Nobody seems to be arguing that Jones intentionally killed the boy. It all seems like a horrible tragedy, though, obviously there’s still a lot of information that hasn’t yet come out. When it came time to determine Jones’ bail, the judge set it for $3 million dollars, an extremely high amount. Last week a judge knocked it down to $500,000. Records show that her mother was able to pay the 10 percent deposit necessary today ($50,000) to cover it.

Jones isn’t breastfeeding any other babies, and the family didn’t try to conceal what happened. They tried to save the baby. This seems like a situation where the judge determined bail based on the severity of the crime, not on the basis of any risk Jones poses for the community. The high amount prompted Philadelphia Inquirer opinion writer Abraham Gutman to ask some questions, and he eventually spoke with Philadelphia Defense Attorney Marni Snyder. Snyder explained that sometimes judges used the severity of the charges themselves as evidence of the potential flight risk, thus demanding the high bail amounts.

Gutman is concerned at the consequences:

“If the crime is really upsetting, all of a sudden they are considered a danger to the community, without looking whether or not their crime is likely to be repeated on the street,” Snyder explains. According to the criminal complaint, the physician that performed R.J.’s autopsy “advised [that] R.J. ingested the combination of fatal drugs through breast milk.” In addition to the high bail, the judge imposed a condition that Jones will not come in contact with anyone under the age of 18. What is the judge scared of, that Jones will breast-feed teenagers after using drugs? It seems improbable, if not impossible, that Jones would be able to repeat the alleged crime.

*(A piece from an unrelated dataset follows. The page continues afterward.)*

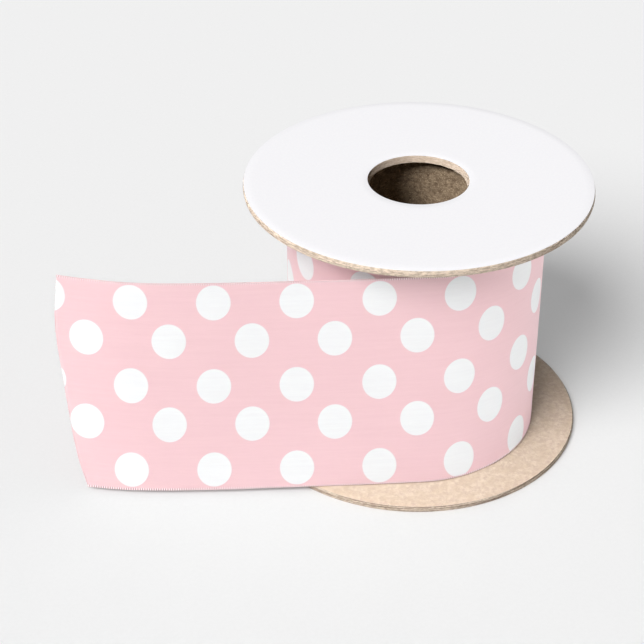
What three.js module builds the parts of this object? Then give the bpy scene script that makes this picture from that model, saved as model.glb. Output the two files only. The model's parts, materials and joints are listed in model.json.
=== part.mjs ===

Why the high bail then? Snyder says that often the official setting the bail – which could be a judge, magistrate, or commissioner depending on the court — “uses their gut reaction to the crime to set a high bail to make a statement about how upsetting the offense is, and that is not right.”

It happens a lot, and the end result is that people who cannot afford bail end up stuck in jail prior to their trials not because they’re dangers to the community, but because a the pile of disproportionate charges prosecutors dump on them create a threat of a massive jail sentence that prompts judges to declare a possible flight risk.

Then, when stuck in jail because they cannot afford to cover bail, defendants are more likely to accept plea deals or face harsher criminal penalties because they feel as though they have no other choice, and it’s much harder to fight charges from the inside of a jail cell. These outcomes due to extremely high bail amounts have helped drive a movement to reform the bail system so that money is not the primary determinant of who gets to be free to fight their case and who ends up stuck behind bars waiting for justice. It’s the focus of Reason‘s cover story for the August/September issue. Read it here.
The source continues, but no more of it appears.